Él, que siempre había soñado con viajar a la Luna, con traer a aquella tierrecilla para acá. Con reírse de la gravedad y con dejar huellas infinitas en la arena. Con sortear estrellas y alternar entre platillos volantes y cohetes espaciales, y mirar desde allí el mundo, copita en mano. Él que nunca había visto despegar su nave; de repente, aquella tarde, vinieron a buscarle unos señores astronautas.
La aeronave era grande. Un gran vehículo con luces y sonidos exagerados. Sus compañeros en esta misión secreta, dos chicos y una chica mucho más jóvenes que él, parecían querer hacerse amigo suyo, pues desde que comenzó la expedición no pararon de preguntarle temas de toda índole. Desde cuestiones personales, como nombre, edad, familia, etcétera, hasta como, extrañamente, otras ya algo personales: Qué tal se encontraba, cómo iba sintiendo aquel frío que pasaba por su cuerpo o cuánto le costaba respirar. Qué buenos controles espaciales, pensó él.

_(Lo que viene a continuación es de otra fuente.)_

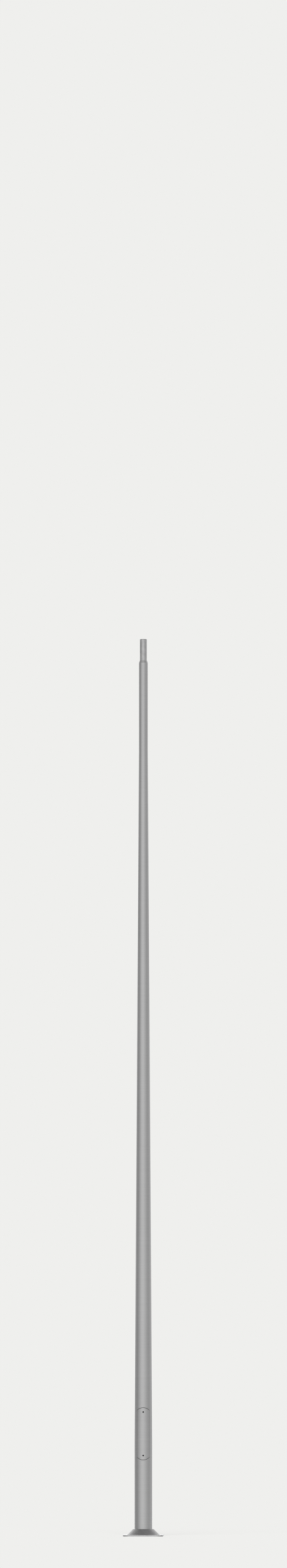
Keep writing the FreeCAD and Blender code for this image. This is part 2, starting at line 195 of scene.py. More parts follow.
def turned(outline, steps, closed=False, sectors=1):
    """An outline of (radius, height) points, spun about Z: one sector, and then copies of it."""
    shape = bmesh.new()
    corners = [shape.verts.new((radius, 0, height)) for radius, height in outline]
    pairs = list(zip(corners, corners[1:])) + [(corners[-1], corners[0])] * closed
    edges = [shape.edges.new(pair) for pair in pairs]
    centred = {"axis": (0, 0, 1), "cent": (0, 0, 0), "dvec": (0, 0, 0)}
    sector = 2 * math.pi / sectors
    bmesh.ops.spin(
        shape, geom=corners + edges, angle=sector, steps=steps // sectors, use_merge=sectors == 1,
        **centred,
    )
    if sectors > 1:
        bmesh.ops.spin(
            shape, geom=shape.verts[:] + shape.edges[:] + shape.faces[:], use_duplicate=True,
            angle=sector * (sectors - 1), steps=sectors - 1, **centred,
        )
    bmesh.ops.remove_doubles(shape, verts=shape.verts, dist=SAME_PLACE)
    bmesh.ops.recalc_face_normals(shape, faces=shape.faces)
    return shape


def add_piece(shape, name, material, body, node, eased=False):
    """Make the finished shape an object that stands for a carried-over piece."""
    mesh = bpy.data.meshes.new(name)
    shape.to_mesh(mesh)
    shape.free()
    mesh.shade_smooth()
    mesh.set_sharp_from_angle(angle=SHARPEST_BEND)
    mesh.materials.append(material)
    piece = bpy.data.objects.new(name, mesh)
    bpy.context.scene.collection.objects.link(piece)
    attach(piece, body)
    if eased:
        flatten = piece.modifiers.new("flat_faces", "WEIGHTED_NORMAL")
        flatten.keep_sharp = True
    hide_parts(node)


collar_aluminium, shader, coordinates = new_finish("collar_aluminium")
place = coordinates["Object"]
rings = place.stretched(3, 3, 1300).noise(1.0, detail=3.0).between(0.3, 0.7)
clouds = place.noise(22.0, detail=4.0).between(0.3, 0.7)
set_looks(
    shader,
    colour=(rings * 0.5 + clouds * 0.5).blend(grey(0.46), grey(0.61)),
    roughness=0.32 + rings * 0.10 + clouds * 0.08,
    relief=rings,
    height=0.00003,
)

COLLAR_CLEARANCE = 0.0002
COLLAR_RIM = 0.014
COLLAR_LIP = 0.002
COLLAR_STEPS = 240

low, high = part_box("base_collar")
foot_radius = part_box("shaft")[1].x
bore = foot_radius + COLLAR_CLEARANCE
outline = [
    (bore, low.z), (high.x, low.z), (high.x, low.z + COLLAR_LIP), (foot_radius + COLLAR_RIM, high.z),
    (bore, high.z),
]
cone = turned(outline, COLLAR_STEPS, closed=True)
add_piece(cone, "turned_collar", collar_aluminium, "pole", "base_collar")


# Welds: a fillet bead round the foot of the collar, another round its rim, and the butt weld that
# joins the spigot to the shaft, which is dressed flush. They are laid by hand in aluminium wire,
# so the two fillets keep the overlapping ripples of the pool and their toes wander a little.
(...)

Para amenizar el viaje, los altos mandos, habían puesto en las ventanas videos de su Madrid natal completamente vacía. Durante el trayecto, podía ver aquella calle Ferraz oxigenada por el parque del Oeste, reinada por el Templo de Debod, dónde había jugado con su añorado amigo Anselmo hacía escasos diez minutos a las canicas, a los dados, y a todo aquello que se pudiese competir. Emitían también imágenes de la esquina de la calle Mayor, desde donde, gracias al sistema que habían implementado, podía oler su cocido favorito de aquel restaurante que ya de niño iba con su padre. Lhordu, o Larthi, pensaba.
Los pitidos de la nave iban al ritmo del contoneo de los cables y las gotas de suero que iban cayendo. Lo hacían completamente a bpm del estribillo que escuchaban en ese momento él y toda la tripulación. Este, que decía algo así como ‘There's a starman waiting in the sky’.
Desde ese momento pudo pensar que estaban llegando, pues la nave iba aminorando la velocidad y desde las ventanas podía ver a varios astronautas como él en la puerta de aquel lugar que les esperaban para asistirles durante el alunizaje.
Al entrar en la estación, le sorprendió la gran organización y disciplina de aquellos tripulantes espaciales y el constante ánimo que recibía por parte de ellos. A él le tocó un box individual donde tendría que pasar bastantes horas al día, pues la traicionera gravedad lunar es lo que tiene. Aún así, él estaba encantado, ponían música que les recordaba a su juventud, e incluso a veces, varios de los jefes astronautas, se juntaban en el centro de la sala de operaciones para bailar y animar el ambiente de la expedición. Él compartía ese pensamiento de que, aunque fuese una misión complicada, estaba bien rebajar a veces la tensión con humor y alegría.
Había llegado el momento de volver. Él se lo olía pues todos sus compañeros ya le estaban avisando desde hacía tiempo. “¡Ya queda menos, capitán!”, “¡Queda poquito para estar de vuelta!”, “Estamos a punto de partir”. Él, realmente, no quería marcharse. Nunca se había encontrado tan querido y atendido como en aquella estación espacial.
Cuando llegó el momento de salir, por el pasaje final le habían organizado ese pasillo de aplausos que solo ves en los finales de películas americanas, como Oficial y Caballero o Edward Bloom cuando marchó del pueblo de Espectro.
Tras su aventura, cuando llegó a casa, todo el vecindario estaba volcado con él. Hasta habían colgado de la fachada un cartel con su nombre para darle la bienvenida. Por un momento pensó mientras sonreía que, claro, era normal. No todos los días una persona de su edad pisa suelo lunar y vuelve para contarlo.